***** THE DATA *****

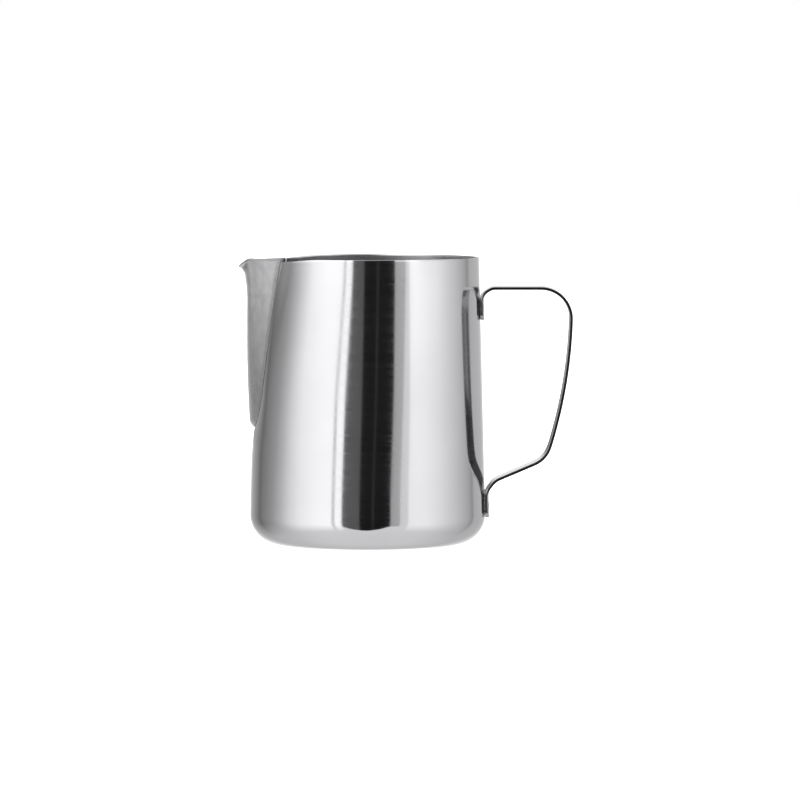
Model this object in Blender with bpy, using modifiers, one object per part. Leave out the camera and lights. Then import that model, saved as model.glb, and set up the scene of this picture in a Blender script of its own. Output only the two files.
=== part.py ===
"""Milk frothing pitcher, 600 ml: a drawn steel cup, a pressed pouring spout welded into a notch in
its wall, and one bent steel strap as the handle, spot-welded to the wall at both ends.

Frame: the origin is the centre of the base's underside, +Z runs up the cup's axis, the spout
points to -X and the handle to +X. "Arc" means distance round the wall, measured from the spout.
"""

import math

import bmesh
import bpy
from mathutils import Matrix, Vector

MM = 0.001
GAP = 0.3 * MM  # left between pieces that the real object joins by welding

# Cup: a slightly tapered drawn wall with a round corner into a flat base
HEIGHT = 108.0 * MM
RIM_RADIUS = 42.1 * MM
BASE_RADIUS = 44.5 * MM
BASE_CORNER = 11.0 * MM
WALL = 0.8 * MM
CUP_SIDES = 72
CORNER_STEPS = 6
WALL_HEIGHTS = [h * MM for h in (104, 99, 93, 86, 78, 70, 62, 54, 47, 40, 31, 21)]

# Notch for the spout: a round bottom with straight sides that open upwards
NOTCH_BOTTOM = 43.1 * MM
NOTCH_ROUND = 16.9 * MM
NOTCH_LEAN = math.radians(13.4)
SEAM_GROOVE = 0.8 * MM  # how far the wall sinks where it meets the weld
SEAM_GROOVE_WIDTH = 8.0 * MM
WELD_RADIUS = 0.4 * MM
WELD_STEPS = 44

# Rim: it comes down a little towards the spout
RIM_DIP_AT_SEAM = 1.0 * MM
RIM_DIP_START = math.radians(66.0)
RIM_DIP_DEPTH = 16.0 * MM

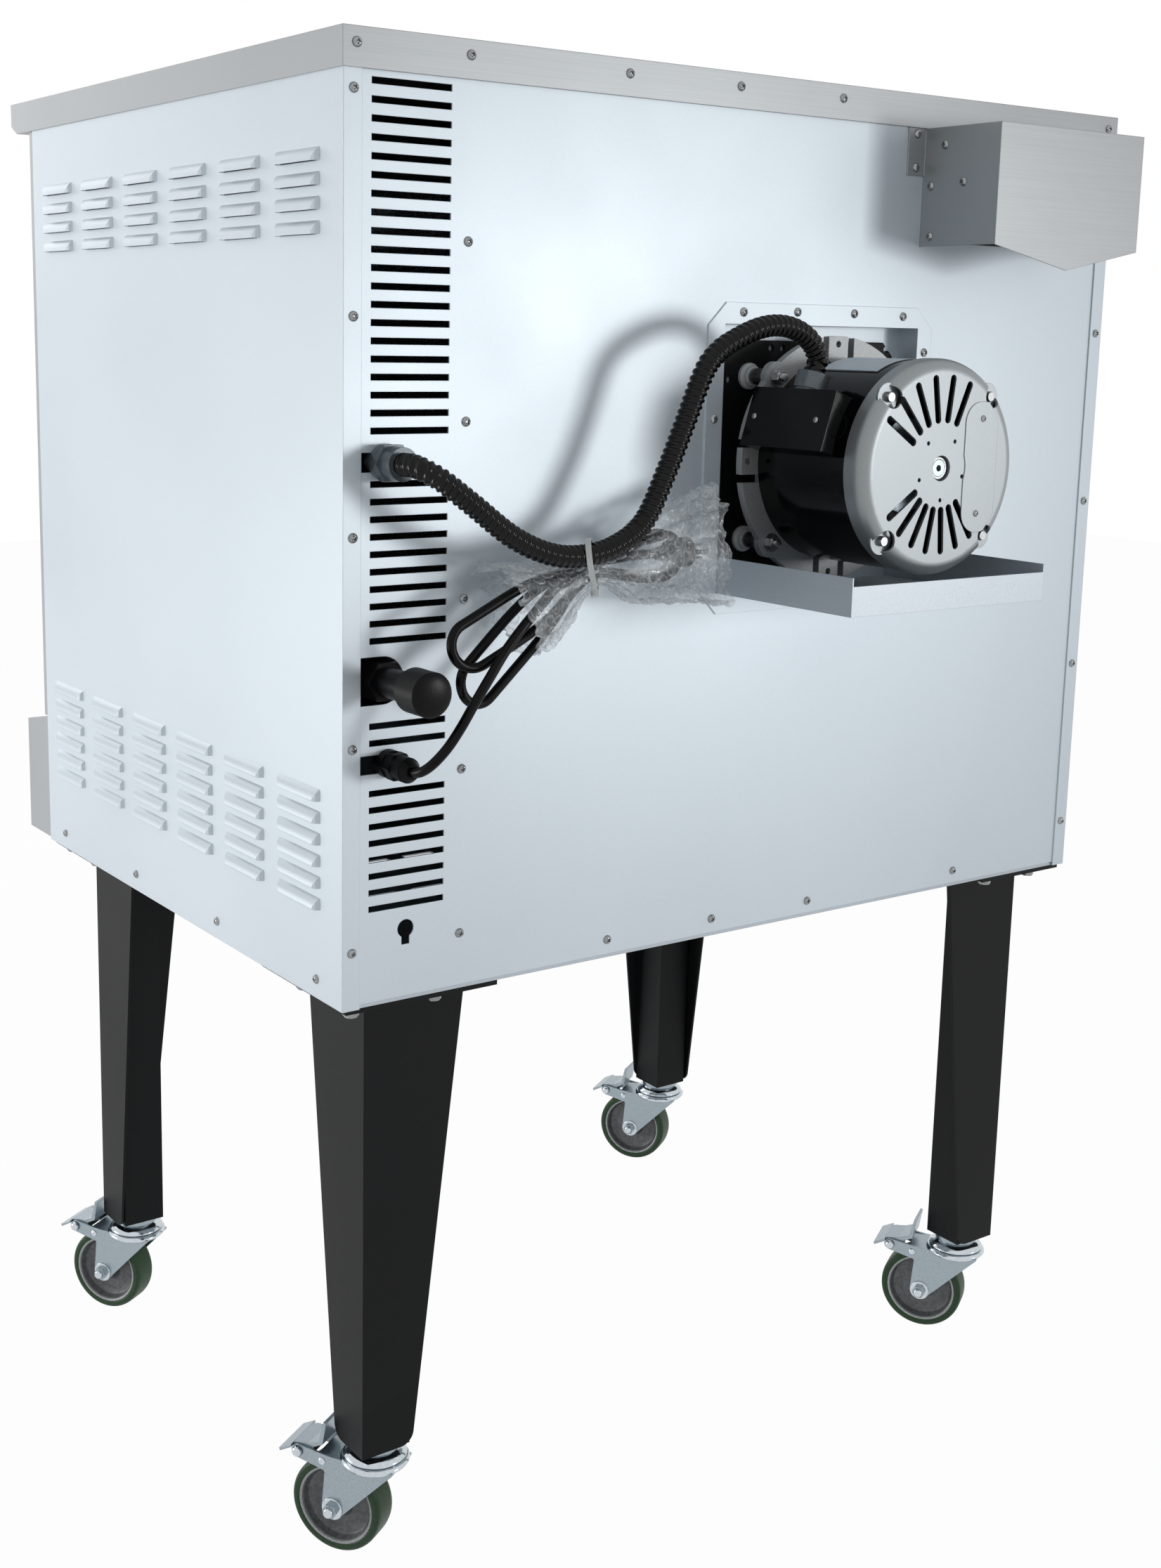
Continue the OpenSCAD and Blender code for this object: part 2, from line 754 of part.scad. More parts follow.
// Four studs with spacer bushings on the plate
module motor_standoffs() {
    color([0.85, 0.85, 0.83])
    for (p = mount_spots) {
        rod_y(p[0], p[1], plate_face, motor_y + 12, stud_r);
        rod_y(p[0], p[1], plate_face, plate_face + 16, 11);
        rod_y(p[0], p[1], plate_face + 16, motor_y - 8, 8);
        rod_y(p[0], p[1], motor_y, motor_y + 1.6, 9);
        translate([p[0], motor_y + 1.6, p[1]]) rotate([-90, 0, 0]) hex_head(12.5, 6.4);
    }
}

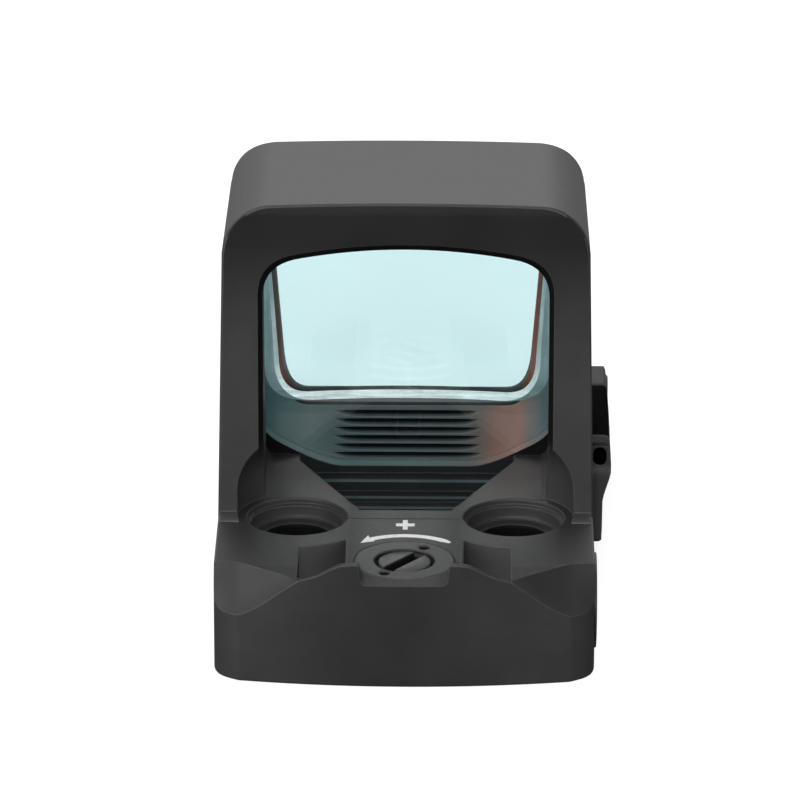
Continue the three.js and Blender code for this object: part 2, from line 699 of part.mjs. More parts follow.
const switchDome = () => turned([[0, 0], [1.25, 0], [0.9, 0.14], [0.45, 0.2], [0, 0.22]], 16);

// ---- materials --------------------------------------------------------------------
const finish = {
  housing: { color: 0x1b1c1e, roughness: 0.5, metalness: 0.6 },
  plate: { color: 0x1f2022, roughness: 0.55, metalness: 0.5 },
  glass: { color: 0xbfe6e8, roughness: 0.03, metalness: 0.0, transparent: true, opacity: 0.4 },
  bond: { color: 0x2a2d30, roughness: 0.4, metalness: 0.0 },
  steel: { color: 0x8d9094, roughness: 0.35, metalness: 1.0 },
  blackSteel: { color: 0x26272a, roughness: 0.42, metalness: 0.8 },
  brass: { color: 0xb08d4a, roughness: 0.35, metalness: 1.0 },
  rubber: { color: 0x18181a, roughness: 0.85, metalness: 0.0 },
  board: { color: 0x14532d, roughness: 0.5, metalness: 0.1 },
  chip: { color: 0x101011, roughness: 0.4, metalness: 0.0 },
  flex: { color: 0xb4691c, roughness: 0.45, metalness: 0.1 },
  led: { color: 0xd9392b, roughness: 0.3, metalness: 0.0 },
  cell: { color: 0xb9bcc0, roughness: 0.3, metalness: 1.0 },
};

// ---- assembly ---------------------------------------------------------------------
const group = new THREE.Group();
function place(name, look, body, position = [0, 0, 0], rotation = [0, 0, 0]) {
  const { vertProperties, triVerts } = body.getMesh();
  const geometry = new THREE.BufferGeometry();
  geometry.setAttribute('position',
    new THREE.BufferAttribute(new Float32Array(vertProperties), 3));
  geometry.setIndex(new THREE.BufferAttribute(new Uint32Array(triVerts), 1));
  geometry.computeVertexNormals();
  const mesh = new THREE.Mesh(geometry, new THREE.MeshStandardMaterial(finish[look]));
  mesh.name = name;
  mesh.position.set(...position);
  mesh.rotation.set(...rotation);
  group.add(mesh);
}

// Rotations that lay a part made along +Z.
const TO_RIGHT = [0, Math.PI / 2, 0];   // along +X
const TO_LEFT = [0, -Math.PI / 2, 0];   // along -X
const TO_REAR = [Math.PI / 2, 0, 0];    // along -Y

place('housing', 'housing', housing());
place('front_cover', 'housing', frontCover());
place('lens_rear', 'glass', lensElement(LENS_HALF, LENS_Y));
place('lens_bond', 'bond', lensBond());
place('lens_front', 'glass', lensElement(FRONT_LENS_HALF, FRONT_LENS_Y));

const onElevation = (z) => [0, ELEV_Y, z];
place('elevation_disc', 'housing', adjusterDisc(DISC_R, 1.0), onElevation(ELEV_DISC_Z));
place('elevation_screw', 'blackSteel', elevationScrew(), onElevation(7.36));
place('elevation_click_spring', 'steel', clickSpring(2.5), onElevation(5.96));
place('elevation_oring', 'rubber', oring(1.4), onElevation(5.68));
place('elevation_spring', 'steel', elevationSpring(), onElevation(1.12));
place('elevation_carriage', 'brass', carriage());

const onWindage = (x) => [x, WIND_Y, WIND_Z];
place('windage_disc', 'housing', adjusterDisc(WDISC_R, 1.15), onWindage(WIND_DISC_X), TO_RIGHT);
place('windage_screw', 'blackSteel', windageScrew(), onWindage(12.98), TO_RIGHT);
place('windage_click_spring', 'steel', clickSpring(2.45), onWindage(11.42), TO_RIGHT);
place('windage_oring', 'rubber', oring(1.38), onWindage(11.08), TO_RIGHT);
place('windage_spring', 'steel', windageSpring(), [-6.0, WIND_SPRING_Y, WIND_SPRING_Z]);

place('emitter_block', 'brass', emitterBlock());
place('emitter_led', 'led', boxMid(0.7, [-0.5, 0.12], [EMITTER_Z - 0.7, EMITTER_Z + 0.7]));
place('emitter_window', 'glass', rod(1.27, 0.05, 0.32, 20), [0, 1.3, EMITTER_Z], TO_REAR);
place('flex_cable', 'flex', join(
  boxMid(0.9, [-0.16, -0.04], [1.5, 4.3]),
  boxMid(0.9, [-0.16, 3.9], [1.5, 1.62])));
place('circuit_board', 'board', boxMid(7.5, [4.45, 9.75], [1.3, 1.75]));
place('controller_chip', 'chip', boxMid(1.6, [5.0, 8.2], [1.78, 2.3]));

place('bottom_plate', 'plate', bottomPlate());
place('bottom_gasket', 'rubber', bottomGasket());
PLATE_SCREWS.forEach(([x, y], i) => {
  place(`plate_screw_${i + 1}`, 'blackSteel', plateScrew(), [x, y, 0]);
});

place('battery_tray', 'housing', batteryTray());
place('battery_seal', 'rubber', batterySeal());
place('battery', 'cell', battery(), [CELL_X, CELL_Y, 0]);
place('tray_screw', 'blackSteel', trayScrew(), [14.52, LOCK_Y, LOCK_Z], TO_RIGHT);
place('contact_negative', 'steel', boxMid(1.2, [13.6, 20.4], [4.78, 4.88]));
place('contact_positive', 'steel', box([-8.95, -8.75], [19.4, 23.4], [2.0, 4.2]));

place('button_bezel', 'plate', buttonBezel());
place('button_minus', 'rubber', button(minusSign()), [-11.68, BTN_MINUS_Y, BTN_Z], TO_LEFT);
place('button_plus', 'rubber', button(plusSign()), [-11.68, BTN_PLUS_Y, BTN_Z], TO_LEFT);
place('button_pad', 'rubber', alongX(buttonOutline(0.2, 4), -11.18, -10.98));
place('switch_dome_minus', 'steel', switchDome(), [-10.72, BTN_MINUS_Y, BTN_Z], TO_LEFT);
place('switch_dome_plus', 'steel', switchDome(), [-10.72, BTN_PLUS_Y, BTN_Z], TO_LEFT);
place('button_board', 'board', alongX(buttonOutline(0.3, 3), -10.68, -10.28));

export default group;
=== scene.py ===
# Compact reflex sight: a deck with adjusters, a hood that holds a two-element lens, and a
# front ramp with a battery drawer on one side and two buttons on the other.
# x runs across it (drawer at +x, buttons at -x), y from the rear deck (-y) to the front
# ramp (+y) and z up, with the underside at z = 0. Shapes are in millimetres, scaled by MM
# when a mesh is made; lights and camera are placed in metres.
import math
from collections import namedtuple

import bmesh
import bpy
from mathutils import Matrix, Vector


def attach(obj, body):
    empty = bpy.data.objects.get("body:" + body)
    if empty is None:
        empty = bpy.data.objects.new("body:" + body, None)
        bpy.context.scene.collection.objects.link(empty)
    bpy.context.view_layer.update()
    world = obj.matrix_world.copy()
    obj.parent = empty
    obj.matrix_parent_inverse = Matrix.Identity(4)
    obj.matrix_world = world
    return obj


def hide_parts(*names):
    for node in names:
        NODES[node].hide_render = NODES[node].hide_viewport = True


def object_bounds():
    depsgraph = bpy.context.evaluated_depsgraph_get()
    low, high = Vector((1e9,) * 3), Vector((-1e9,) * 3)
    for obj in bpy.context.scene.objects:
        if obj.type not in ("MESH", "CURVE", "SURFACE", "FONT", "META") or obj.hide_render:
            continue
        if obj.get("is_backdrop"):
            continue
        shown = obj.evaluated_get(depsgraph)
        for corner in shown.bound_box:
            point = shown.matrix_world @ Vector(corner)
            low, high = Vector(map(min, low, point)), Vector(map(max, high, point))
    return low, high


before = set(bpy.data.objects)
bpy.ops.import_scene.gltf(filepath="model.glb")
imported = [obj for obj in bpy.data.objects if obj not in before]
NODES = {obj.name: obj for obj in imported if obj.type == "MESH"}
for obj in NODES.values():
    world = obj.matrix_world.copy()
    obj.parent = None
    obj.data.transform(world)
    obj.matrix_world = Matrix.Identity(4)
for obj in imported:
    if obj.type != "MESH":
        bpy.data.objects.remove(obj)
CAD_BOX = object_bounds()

MM = 0.001
SCENE = bpy.context.scene
COLLECTION = SCENE.collection

# ---------------------------------------------------------------- dimensions (mm)
# Base block
HALF_W = 12.9
DECK = 7.4              # height of the deck
REAR = -12.5            # rear face on the centre line
REAR_R = 64.0           # radius of the bowed rear face
FRONT = 32.4
FRONT_CORNER_R = 2.6

# Hood
ROOF = 29.83
CROWN = 0.16            # rise of the roof at its middle
HOOD_TOP_W = 12.47      # half width below the upper corners
HOOD_R = 3.35           # upper corner radius
HOOD_FRONT_Y = 16.9     # foot of the hood's front, where the ramp starts

# Round wells in the deck
WELL_X = 7.47
WELL_R = 3.44
WELL_SEAT = 5.95
HOLE_R = 2.3
ARCH_R = 4.1            # domed clearance above a well
ARCH_Z = 9.2            # centre height of that dome
POCKET_R = 5.45         # arc of the pocket behind a well

# Lens, cover and ramp
LENS_Y = 11.7
LENS_T = 1.0
LENS_GAP = 0.2
FRONT_LENS_Y = LENS_Y + LENS_T + LENS_GAP
LENS_SLOPE = 0.15       # fall of the front element's lower edge per mm of depth
SILL = 10.7
COVER_Y = 12.95
RAMP_END = 28.4
RAMP_HALF_W = 9.5

# Adjusters: elevation on the deck, windage on the +x side
ELEV_Y = -7.9
ELEV_SEAT = 6.4
ELEV_SCREW_TOP = 7.36
WIND_Y = -6.3
WIND_Z = 3.9
WIND_SEAT = 11.9
WIND_PROUD = 0.15
WIND_SCREW_TOP = 12.98
DISC_R = 3.4
WIND_DISC_R = 3.25
DISC_T = 1.0
DISC_GAP = 0.045
SCREW_R = 1.8

# Battery drawer
CELL_R = 8.0
CELL_X = 0.6
CELL_Y = 21.4
DRAWER_X = 12.96        # inner plane of the drawer's flange
FLANGE_T = 1.57
LOCK_Y = 28.6
LOCK_Z = 6.2

# Buttons
BUTTON_R = 1.9
BUTTON_Z = 3.9
BUTTON_MINUS_Y = 17.7
BUTTON_PLUS_Y = 24.3

# Centres (x, y) of the underside plate's screws
PLATE_SCREWS = [(-3.2, -10.65), (3.2, -10.65), (-9.1, 6.2), (9.1, 6.2)]


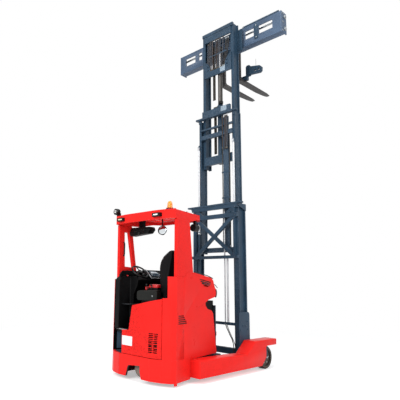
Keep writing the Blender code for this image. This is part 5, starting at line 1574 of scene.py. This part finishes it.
@dataclass
class ForkLooks:
    """Fork frame, guide rods and forks with their fastenings."""

    guides: tuple[float, ...] = (5.65, 5.87)
    guide_y: float = 2.165
    half: float = 1.14

    def build(self, frame: Frame) -> None:
        """Paints the frame and forks and adds rods' collars, cylinder ends and plates."""
        # the frame's paint is paler than the mast's, as painted light
        beam = frame.round_off("fork_frame", LIGHTENED_FRAME_PAINT, 0.002)
        frame.accent(beam, HARD_CHROME, self.is_guide)
        frame.round_off("positioner_cylinder", MAST_PAINT, 0.002)
        for name in ("fork_right", "fork_left"):
            fork = frame.round_off(name, FORGED_STEEL, 0.003)
            frame.accent(fork, MAST_PAINT, self.is_carrier)
        self.add_collars()
        self.add_cylinder_ends()
        self.add_frame_bolts()
        self.add_carrier_plate()
        self.add_aerial()
        self.add_hook_pins()

    def is_guide(self, centres: np.ndarray) -> np.ndarray:
        """Faces of the guide rods."""
        near = np.zeros(len(centres), bool)
        for z in self.guides:
            near |= np.hypot(centres[:, 1] - self.guide_y, centres[:, 2] - z) < 0.0215
        return near & (np.abs(centres[:, 0]) < self.half + 0.05)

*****

Can you repeat, word for word, every line above from the one containing "place('button_bezel', 'plate', buttonBezel());" down to the one containing "return low, high", including both?

FULL SOLUTION -
place('button_bezel', 'plate', buttonBezel());
place('button_minus', 'rubber', button(minusSign()), [-11.68, BTN_MINUS_Y, BTN_Z], TO_LEFT);
place('button_plus', 'rubber', button(plusSign()), [-11.68, BTN_PLUS_Y, BTN_Z], TO_LEFT);
place('button_pad', 'rubber', alongX(buttonOutline(0.2, 4), -11.18, -10.98));
place('switch_dome_minus', 'steel', switchDome(), [-10.72, BTN_MINUS_Y, BTN_Z], TO_LEFT);
place('switch_dome_plus', 'steel', switchDome(), [-10.72, BTN_PLUS_Y, BTN_Z], TO_LEFT);
place('button_board', 'board', alongX(buttonOutline(0.3, 3), -10.68, -10.28));

export default group;
=== scene.py ===
# Compact reflex sight: a deck with adjusters, a hood that holds a two-element lens, and a
# front ramp with a battery drawer on one side and two buttons on the other.
# x runs across it (drawer at +x, buttons at -x), y from the rear deck (-y) to the front
# ramp (+y) and z up, with the underside at z = 0. Shapes are in millimetres, scaled by MM
# when a mesh is made; lights and camera are placed in metres.
import math
from collections import namedtuple

import bmesh
import bpy
from mathutils import Matrix, Vector


def attach(obj, body):
    empty = bpy.data.objects.get("body:" + body)
    if empty is None:
        empty = bpy.data.objects.new("body:" + body, None)
        bpy.context.scene.collection.objects.link(empty)
    bpy.context.view_layer.update()
    world = obj.matrix_world.copy()
    obj.parent = empty
    obj.matrix_parent_inverse = Matrix.Identity(4)
    obj.matrix_world = world
    return obj


def hide_parts(*names):
    for node in names:
        NODES[node].hide_render = NODES[node].hide_viewport = True


def object_bounds():
    depsgraph = bpy.context.evaluated_depsgraph_get()
    low, high = Vector((1e9,) * 3), Vector((-1e9,) * 3)
    for obj in bpy.context.scene.objects:
        if obj.type not in ("MESH", "CURVE", "SURFACE", "FONT", "META") or obj.hide_render:
            continue
        if obj.get("is_backdrop"):
            continue
        shown = obj.evaluated_get(depsgraph)
        for corner in shown.bound_box:
            point = shown.matrix_world @ Vector(corner)
            low, high = Vector(map(min, low, point)), Vector(map(max, high, point))
    return low, high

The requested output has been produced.